Marcus, by the way, eventually had that conversation with Sarah. She didn’t cry. She said, “I’ve been waiting for someone to actually tell me what was wrong instead of just being weird about it.” Turns out the thing he was most afraid of was the thing she most wanted.

Frequently Asked Questions

What if someone gets emotional when I give them feedback?
Let them. Don’t rush to fix the emotion or backtrack on what you said. Say something like, “I can see this is hitting hard — take whatever time you need.” The emotion isn’t a sign you did something wrong. It’s a sign the feedback matters to them. Give them space, then continue when they’re ready.

Is the feedback sandwich actually bad?
It’s not bad — it’s just limited. The real issue is when people use it as a formula every single time, so the positive parts start feeling fake. A better approach: give genuine praise regularly and separately, so when you do need to deliver criticism, it doesn’t need to be gift-wrapped to be heard.

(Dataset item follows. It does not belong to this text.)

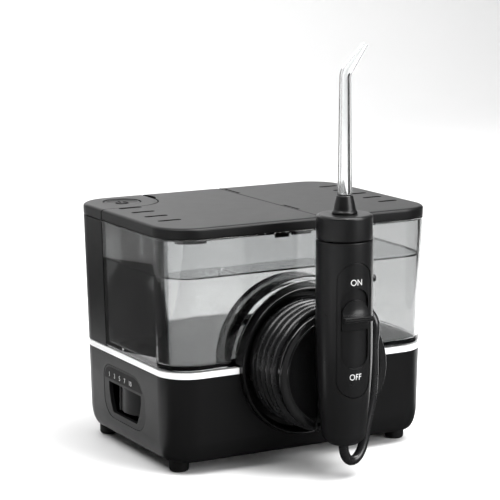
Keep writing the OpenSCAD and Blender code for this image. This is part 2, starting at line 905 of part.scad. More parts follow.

How do I give feedback to someone who outranks me?
Frame it as your experience, not their flaw. “When the deadline changed without a heads-up, I wasn’t sure how to reprioritize” is easier to hear than “You keep changing deadlines.” Focus on impact — what happened as a result — rather than judgment of their behavior.

How often should I ask for feedback?
Often enough that it stops feeling weird — maybe once every couple of weeks with people you work closely with. The goal is to normalize it so it’s not a big event. Think of it like checking the weather: just a quick, routine thing you do to stay informed.

Can you give too much feedback?
Absolutely. If every interaction becomes a feedback session, people start avoiding you. Pick the things that actually matter — the patterns, not the one-offs. If someone makes a mistake once, let it go. If they make it three times, that’s a pattern worth addressing.